One pro tip: don't make the tail too long. It's tempting to put a four-inch strip on a tiny hook because it looks cool, but you'll end up with "short strikes." That's when the fish bites the tail of the fur but misses the hook entirely. A good rule of thumb is to keep the tail about one and a half to two times the length of the hook shank.
Choosing the Right Colors
Color choice is always a bit of a debate among anglers, but with a bunny fly, I like to keep it simple. If the water is clear, I go with natural tones like olive, tan, or "sculpin" brown. These colors look very organic and don't spook wary fish.
If the water is "big and dirty" after a rain, that's when I pull out the black or white flies. Black provides a very strong silhouette that fish can see from below against the surface of the water. White is great because it flashes and stands out in low-visibility conditions. And of course, if you're fishing for aggressive species like pike or salmon, don't be afraid to go with "hot" colors like chartreuse or bright orange. Sometimes you just need to annoy the fish into biting.
Maintenance and Care
One thing people often forget is that rabbit fur is a natural material that can rot or get pretty gross if you don't take care of it. After a day on the water, don't just toss your wet bunny fly back into a sealed plastic box. It'll start to smell, and the hide can actually get stiff and brittle.
When I get home, I like to leave my fly box open or set the used flies out on a paper towel to air dry completely. If the hair gets all matted and tangled after a few fish, you can actually use a small dog brush or a toothbrush to comb it out. It sounds a bit ridiculous, but it'll make the fly look brand new and bring back that "breathing" action for your next trip.
Final Thoughts on the Bunny Fly
At the end of the day, fishing should be fun, and there's nothing more exciting than seeing a massive shadow chase down your streamer across a deep pool.
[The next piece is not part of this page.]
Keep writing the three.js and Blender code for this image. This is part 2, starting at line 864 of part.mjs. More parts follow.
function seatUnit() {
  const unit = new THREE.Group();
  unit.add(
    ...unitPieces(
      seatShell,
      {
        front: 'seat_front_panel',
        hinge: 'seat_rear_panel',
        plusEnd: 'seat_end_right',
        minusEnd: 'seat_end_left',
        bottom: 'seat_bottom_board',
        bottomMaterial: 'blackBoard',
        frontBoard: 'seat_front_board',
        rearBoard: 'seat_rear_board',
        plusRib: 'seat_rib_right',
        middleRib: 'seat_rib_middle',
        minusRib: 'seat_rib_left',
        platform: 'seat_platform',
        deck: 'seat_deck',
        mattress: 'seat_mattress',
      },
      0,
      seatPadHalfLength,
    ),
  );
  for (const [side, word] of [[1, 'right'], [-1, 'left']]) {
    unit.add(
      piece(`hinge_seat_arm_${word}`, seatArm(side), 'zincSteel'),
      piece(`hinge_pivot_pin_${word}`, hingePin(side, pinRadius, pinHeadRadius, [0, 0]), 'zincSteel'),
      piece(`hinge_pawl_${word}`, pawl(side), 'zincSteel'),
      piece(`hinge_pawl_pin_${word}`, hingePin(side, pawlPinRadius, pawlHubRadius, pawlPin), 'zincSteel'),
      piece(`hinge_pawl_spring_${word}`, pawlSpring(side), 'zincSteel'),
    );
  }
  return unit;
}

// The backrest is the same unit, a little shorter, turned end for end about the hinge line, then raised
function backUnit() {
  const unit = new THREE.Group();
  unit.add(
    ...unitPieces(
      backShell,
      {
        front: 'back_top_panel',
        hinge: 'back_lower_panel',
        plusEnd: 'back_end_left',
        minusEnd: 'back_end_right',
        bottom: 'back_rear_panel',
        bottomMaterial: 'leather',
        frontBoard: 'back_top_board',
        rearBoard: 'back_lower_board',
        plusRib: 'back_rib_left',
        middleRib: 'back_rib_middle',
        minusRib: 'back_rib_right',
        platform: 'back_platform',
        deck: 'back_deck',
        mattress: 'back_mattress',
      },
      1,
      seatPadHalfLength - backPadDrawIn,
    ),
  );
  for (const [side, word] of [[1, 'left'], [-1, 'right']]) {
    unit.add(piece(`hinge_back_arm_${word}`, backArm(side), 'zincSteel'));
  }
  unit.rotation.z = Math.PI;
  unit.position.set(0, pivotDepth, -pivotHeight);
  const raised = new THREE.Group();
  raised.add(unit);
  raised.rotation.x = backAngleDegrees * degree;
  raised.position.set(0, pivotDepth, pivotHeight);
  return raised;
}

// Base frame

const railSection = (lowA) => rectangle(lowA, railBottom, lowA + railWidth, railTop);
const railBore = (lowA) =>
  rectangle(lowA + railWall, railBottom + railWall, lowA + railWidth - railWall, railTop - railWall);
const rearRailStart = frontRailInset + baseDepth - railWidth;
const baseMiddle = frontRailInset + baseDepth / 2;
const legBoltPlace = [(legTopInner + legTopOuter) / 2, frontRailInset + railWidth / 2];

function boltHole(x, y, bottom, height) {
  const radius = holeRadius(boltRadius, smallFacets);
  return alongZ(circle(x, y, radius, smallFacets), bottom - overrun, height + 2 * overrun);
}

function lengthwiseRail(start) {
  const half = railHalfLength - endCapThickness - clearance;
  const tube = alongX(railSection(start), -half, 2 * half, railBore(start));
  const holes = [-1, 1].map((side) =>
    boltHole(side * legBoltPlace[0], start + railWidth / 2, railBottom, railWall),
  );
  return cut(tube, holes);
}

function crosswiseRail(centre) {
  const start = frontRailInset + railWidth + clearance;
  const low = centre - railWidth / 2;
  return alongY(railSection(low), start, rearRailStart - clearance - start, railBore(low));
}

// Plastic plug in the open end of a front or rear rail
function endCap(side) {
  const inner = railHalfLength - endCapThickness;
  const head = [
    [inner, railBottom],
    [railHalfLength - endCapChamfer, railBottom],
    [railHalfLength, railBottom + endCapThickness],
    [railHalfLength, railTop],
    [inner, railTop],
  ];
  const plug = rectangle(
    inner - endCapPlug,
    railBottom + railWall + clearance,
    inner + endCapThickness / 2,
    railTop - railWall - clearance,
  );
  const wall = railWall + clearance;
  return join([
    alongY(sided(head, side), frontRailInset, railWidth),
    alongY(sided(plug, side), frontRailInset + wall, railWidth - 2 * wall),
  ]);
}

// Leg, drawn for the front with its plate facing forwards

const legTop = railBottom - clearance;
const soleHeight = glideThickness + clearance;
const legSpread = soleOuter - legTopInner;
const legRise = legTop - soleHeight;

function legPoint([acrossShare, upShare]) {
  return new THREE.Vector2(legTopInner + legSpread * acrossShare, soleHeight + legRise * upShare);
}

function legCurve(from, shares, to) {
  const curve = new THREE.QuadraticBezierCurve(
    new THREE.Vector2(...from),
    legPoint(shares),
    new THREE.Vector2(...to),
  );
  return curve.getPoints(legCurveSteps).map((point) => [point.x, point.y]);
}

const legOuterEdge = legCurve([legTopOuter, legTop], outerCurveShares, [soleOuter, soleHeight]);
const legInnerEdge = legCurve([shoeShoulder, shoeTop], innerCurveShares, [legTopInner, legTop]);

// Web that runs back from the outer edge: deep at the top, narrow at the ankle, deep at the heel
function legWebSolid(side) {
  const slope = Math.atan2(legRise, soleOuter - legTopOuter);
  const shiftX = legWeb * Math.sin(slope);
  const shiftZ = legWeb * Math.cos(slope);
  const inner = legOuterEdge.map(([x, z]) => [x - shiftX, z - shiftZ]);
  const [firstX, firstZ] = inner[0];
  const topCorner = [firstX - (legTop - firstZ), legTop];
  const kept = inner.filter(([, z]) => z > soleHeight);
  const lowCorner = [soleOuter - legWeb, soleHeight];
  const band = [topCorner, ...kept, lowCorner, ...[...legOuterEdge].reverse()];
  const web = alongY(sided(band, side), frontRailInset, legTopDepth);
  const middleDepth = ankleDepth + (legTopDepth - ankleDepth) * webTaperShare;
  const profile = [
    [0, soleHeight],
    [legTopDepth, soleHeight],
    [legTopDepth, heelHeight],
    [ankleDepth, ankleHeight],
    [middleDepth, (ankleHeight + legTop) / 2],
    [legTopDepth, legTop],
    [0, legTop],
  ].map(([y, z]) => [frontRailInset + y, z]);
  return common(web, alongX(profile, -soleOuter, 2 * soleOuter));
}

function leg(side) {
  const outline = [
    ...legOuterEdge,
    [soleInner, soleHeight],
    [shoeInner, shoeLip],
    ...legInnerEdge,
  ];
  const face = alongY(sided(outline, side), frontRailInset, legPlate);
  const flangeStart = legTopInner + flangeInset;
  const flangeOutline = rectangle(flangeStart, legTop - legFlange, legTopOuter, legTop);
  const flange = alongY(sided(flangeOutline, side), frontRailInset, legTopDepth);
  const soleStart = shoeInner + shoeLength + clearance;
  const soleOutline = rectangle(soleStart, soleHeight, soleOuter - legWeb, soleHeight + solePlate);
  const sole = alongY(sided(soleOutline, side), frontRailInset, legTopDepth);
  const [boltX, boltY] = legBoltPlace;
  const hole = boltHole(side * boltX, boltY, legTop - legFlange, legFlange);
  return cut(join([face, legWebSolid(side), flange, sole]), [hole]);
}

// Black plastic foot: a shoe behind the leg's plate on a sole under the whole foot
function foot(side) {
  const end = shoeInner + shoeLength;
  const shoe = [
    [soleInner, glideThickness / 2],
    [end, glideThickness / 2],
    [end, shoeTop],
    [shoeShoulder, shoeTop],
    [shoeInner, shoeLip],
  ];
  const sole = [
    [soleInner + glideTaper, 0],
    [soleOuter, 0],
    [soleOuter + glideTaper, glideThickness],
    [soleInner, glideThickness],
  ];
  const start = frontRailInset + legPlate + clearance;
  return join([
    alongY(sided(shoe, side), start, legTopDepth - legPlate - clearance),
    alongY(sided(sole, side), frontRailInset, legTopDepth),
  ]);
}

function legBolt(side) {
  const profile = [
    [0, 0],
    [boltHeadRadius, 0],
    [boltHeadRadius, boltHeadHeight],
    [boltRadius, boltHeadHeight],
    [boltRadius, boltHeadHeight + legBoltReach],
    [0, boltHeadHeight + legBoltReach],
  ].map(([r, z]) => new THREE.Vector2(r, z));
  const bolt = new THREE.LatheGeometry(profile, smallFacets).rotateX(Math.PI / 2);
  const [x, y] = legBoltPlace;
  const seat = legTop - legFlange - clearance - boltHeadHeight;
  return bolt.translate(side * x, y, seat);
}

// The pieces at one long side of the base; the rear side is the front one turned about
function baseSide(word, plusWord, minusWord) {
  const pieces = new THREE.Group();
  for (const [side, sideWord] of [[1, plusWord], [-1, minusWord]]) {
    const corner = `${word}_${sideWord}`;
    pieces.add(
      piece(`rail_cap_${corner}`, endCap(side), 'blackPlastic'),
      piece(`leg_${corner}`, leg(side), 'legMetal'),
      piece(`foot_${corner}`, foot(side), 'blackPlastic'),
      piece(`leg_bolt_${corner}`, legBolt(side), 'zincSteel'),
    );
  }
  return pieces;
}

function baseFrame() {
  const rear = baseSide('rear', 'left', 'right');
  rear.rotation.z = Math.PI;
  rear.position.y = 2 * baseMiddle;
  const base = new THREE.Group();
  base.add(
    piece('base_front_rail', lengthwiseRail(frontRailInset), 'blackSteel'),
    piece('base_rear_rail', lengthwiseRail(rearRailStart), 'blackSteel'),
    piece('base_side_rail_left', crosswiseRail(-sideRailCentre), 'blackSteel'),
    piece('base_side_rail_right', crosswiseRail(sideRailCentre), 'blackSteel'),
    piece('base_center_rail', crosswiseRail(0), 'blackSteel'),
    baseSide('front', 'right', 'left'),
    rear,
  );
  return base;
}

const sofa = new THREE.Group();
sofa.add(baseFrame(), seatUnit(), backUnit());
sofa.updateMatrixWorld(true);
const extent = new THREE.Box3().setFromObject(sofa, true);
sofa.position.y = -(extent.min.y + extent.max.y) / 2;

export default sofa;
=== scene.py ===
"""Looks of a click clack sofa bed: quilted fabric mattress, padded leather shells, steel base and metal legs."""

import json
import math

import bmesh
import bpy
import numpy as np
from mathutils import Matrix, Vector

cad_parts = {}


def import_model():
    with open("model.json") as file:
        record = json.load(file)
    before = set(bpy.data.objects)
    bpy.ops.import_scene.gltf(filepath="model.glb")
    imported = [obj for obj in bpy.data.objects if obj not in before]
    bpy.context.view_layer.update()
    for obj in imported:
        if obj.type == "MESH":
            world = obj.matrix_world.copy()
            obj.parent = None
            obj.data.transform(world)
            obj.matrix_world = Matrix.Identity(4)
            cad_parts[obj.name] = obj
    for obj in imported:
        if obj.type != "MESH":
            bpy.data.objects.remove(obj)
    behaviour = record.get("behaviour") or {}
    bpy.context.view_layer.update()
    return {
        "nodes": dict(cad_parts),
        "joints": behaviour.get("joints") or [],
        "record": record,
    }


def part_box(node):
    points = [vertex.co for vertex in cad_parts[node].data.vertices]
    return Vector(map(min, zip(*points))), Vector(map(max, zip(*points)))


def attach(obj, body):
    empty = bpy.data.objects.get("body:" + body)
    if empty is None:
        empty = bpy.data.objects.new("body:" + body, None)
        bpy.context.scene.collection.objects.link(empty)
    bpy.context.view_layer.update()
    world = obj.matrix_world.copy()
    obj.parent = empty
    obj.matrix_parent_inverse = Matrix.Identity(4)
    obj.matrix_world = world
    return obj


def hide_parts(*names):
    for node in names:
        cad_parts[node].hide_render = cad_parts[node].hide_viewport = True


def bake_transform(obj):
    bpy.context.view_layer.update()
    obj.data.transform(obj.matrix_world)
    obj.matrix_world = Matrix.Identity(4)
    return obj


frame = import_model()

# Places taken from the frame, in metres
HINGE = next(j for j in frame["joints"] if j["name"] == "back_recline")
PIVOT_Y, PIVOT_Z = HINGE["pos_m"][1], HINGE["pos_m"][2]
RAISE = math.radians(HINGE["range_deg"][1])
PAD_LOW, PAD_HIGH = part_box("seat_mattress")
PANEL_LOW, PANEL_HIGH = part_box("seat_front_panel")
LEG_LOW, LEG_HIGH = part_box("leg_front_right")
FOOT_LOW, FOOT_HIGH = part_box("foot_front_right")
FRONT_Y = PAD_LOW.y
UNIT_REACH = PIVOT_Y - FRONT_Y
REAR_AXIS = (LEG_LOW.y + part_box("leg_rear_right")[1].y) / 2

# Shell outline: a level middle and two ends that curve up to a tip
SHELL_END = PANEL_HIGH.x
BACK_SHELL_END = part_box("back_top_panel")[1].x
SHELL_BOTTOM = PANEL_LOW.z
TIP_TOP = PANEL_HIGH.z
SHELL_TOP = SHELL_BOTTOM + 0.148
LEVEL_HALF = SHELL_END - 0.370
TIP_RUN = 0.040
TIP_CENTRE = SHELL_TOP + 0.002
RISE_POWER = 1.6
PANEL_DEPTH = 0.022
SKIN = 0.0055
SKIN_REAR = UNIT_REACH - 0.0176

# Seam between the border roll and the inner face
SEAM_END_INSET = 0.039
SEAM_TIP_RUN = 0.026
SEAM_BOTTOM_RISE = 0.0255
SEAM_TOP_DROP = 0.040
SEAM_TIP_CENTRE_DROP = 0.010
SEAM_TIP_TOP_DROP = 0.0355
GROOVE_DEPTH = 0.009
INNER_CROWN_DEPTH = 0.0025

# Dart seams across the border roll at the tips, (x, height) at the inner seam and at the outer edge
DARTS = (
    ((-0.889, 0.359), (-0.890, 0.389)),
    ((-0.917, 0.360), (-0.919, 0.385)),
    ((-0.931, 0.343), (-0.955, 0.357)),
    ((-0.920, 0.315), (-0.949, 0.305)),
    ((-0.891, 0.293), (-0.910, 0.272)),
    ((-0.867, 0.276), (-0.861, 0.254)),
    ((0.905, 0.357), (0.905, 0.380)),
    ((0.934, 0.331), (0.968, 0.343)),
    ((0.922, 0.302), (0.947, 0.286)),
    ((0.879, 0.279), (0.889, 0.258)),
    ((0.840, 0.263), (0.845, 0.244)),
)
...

The bunny fly has stayed popular for decades for one simple reason: it works. It's versatile, relatively easy to fish, and it catches everything from tiny creek trout to massive saltwater predators.
Next time the bite gets slow and the fish aren't looking at the surface, tie on a bunny fly and see what happens. Just be prepared for a fight, because when a fish decides to hit one of these, they usually don't do it halfway. It's an aggressive, heart-stopping kind of fishing that'll keep you coming back to the river again and again.